For years, as part of cost-cutting measures, GM has contracted outside companies in their operations. Some are companies spun off from GM itself, under the rubric of GM Subsystems. The pay and benefits for employees of these contractors are abysmally low. The killing, having occurred inside their facility, finds GM management running a desperate damage control operation. Key details are being obscured to distance the company from any responsibility.

Over decades of undermining the pay and benefits of autoworkers, with the collaboration of the United Auto Workers union, conditions in the plants have become intolerable. The introduction of lower-tier workers, where new hires get half or less than so-called regulars, has exacerbated the misery imposed on shop-floor workers.

In 2018 a scandal erupted when UAW Vice President Cindy Estrada signed a sweetheart deal with General Motors allowing the hiring of lower-paid subcontract workers at the Lake Orion and Lordstown assembly plants. The deal allowed GM to hire workers from GM Subsystems LLC at the poverty wage of $15 an hour, half the wages of senior employees, for various jobs at the plants. In some cases, the subcontract workers would be used to replace full-time workers.

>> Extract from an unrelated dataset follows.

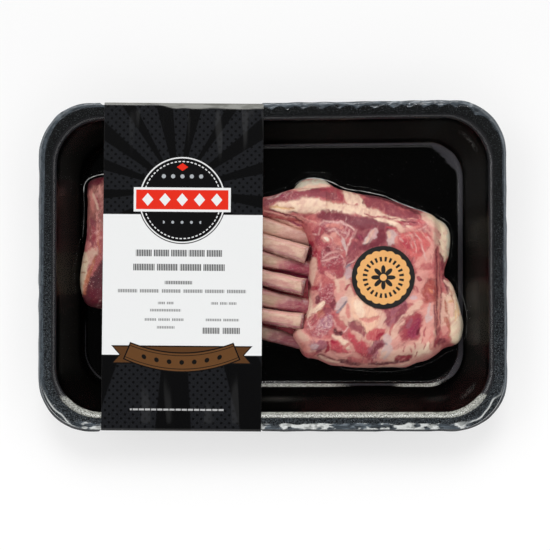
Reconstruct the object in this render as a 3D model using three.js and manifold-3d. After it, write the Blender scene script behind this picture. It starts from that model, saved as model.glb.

In July, the UAW exploited the desperation of GM Subsystems workers to ram through a management-friendly contract maintaining the poverty-level wages. To intimidate workers, the UAW said it would instruct production workers at Lake Orion and other GM plants to cross picket lines in the event of a strike of the contract workers.

There can be no mistake that GM and its loyal servants in the UAW are responsible for this tragedy. They have enforced oppressive conditions allowing the company to maximize profits through the exploitation of a large poverty-level workforce. The real truth about the conditions in the auto factories is being smothered with the aid of all the tools capitalists have available, in the first place the UAW.

The media seeks to present the recent tragedy as an individual question of personal responsibility. Even though the suspect, Bushi, remained only feet away from the scene and surrendered himself to police, he will face the full force of the law. Recent reports indicate that he was in difficult circumstance, living in his van, as he had no permanent address. No doubt he had a difficult time securing proper accommodations due the to poverty-level wages paid to subcontract workers. He is being arraigned under the charge of  “open murder.”

In that light, it is significant that the Detroit Free Press, in its report on the Lake Orion tragedy, tries to compares the death of Robertson to the death of Jacoby (Coby) Hennings at Ford’s Woodhaven Stamping Plant in 2017. The World Socialist Web Site has written extensively on the death of Hennings, a 21-year-old temporary part time worker whose life was a living hell, working two auto plant jobs, one at Woodhaven and one at Chrysler’s Warren Truck Assembly Plant, in the hopes of becoming full time.

Prior to his death, under circumstances that have never been fully explained or investigated, UAW officials claimed that the young man shot himself after an undisclosed “dispute” inside the union office at the factory. The UAW circulated lies that Hennings was incoherent and on drugs. In fact, caffeine was the only substance that was detected in his system by an autopsy. His parents insist that “Coby” would have never killed himself, but there was never any serious inquiry into the actions of the union representatives.

The truth is not served by treating incidents such as the death of Gregory Robertson as the violent, inexplicable acts of individual workers. In fact, definite objective social tensions are being created in workplaces that can explode to the surface in violent outbursts such as the tragedy at Lake Orion.

A worker from a nearby Stellantis factory told the WSWS, “Tensions are high. They got us going back and forth … It’s the environment! It’s got to the point where we’re fighting against each other rather than fighting the company.”

The auto industry is projecting that production of all-electric vehicles (EVs), which is what is produced at the Lake Orion GM plant, will in the next years overtake and eliminate internal combustion engine vehicles. Auto corporations anticipate that the transformation of the technology will leave them less reliant on the skilled trades required in the milling, production and assembly of complex engines and drive trains. All the automakers have stated their intention to drastically expand the use of cheaper contract labor in EV production. In this they are counting on the complicity of the UAW in enforcing deeper attacks on wages and conditions.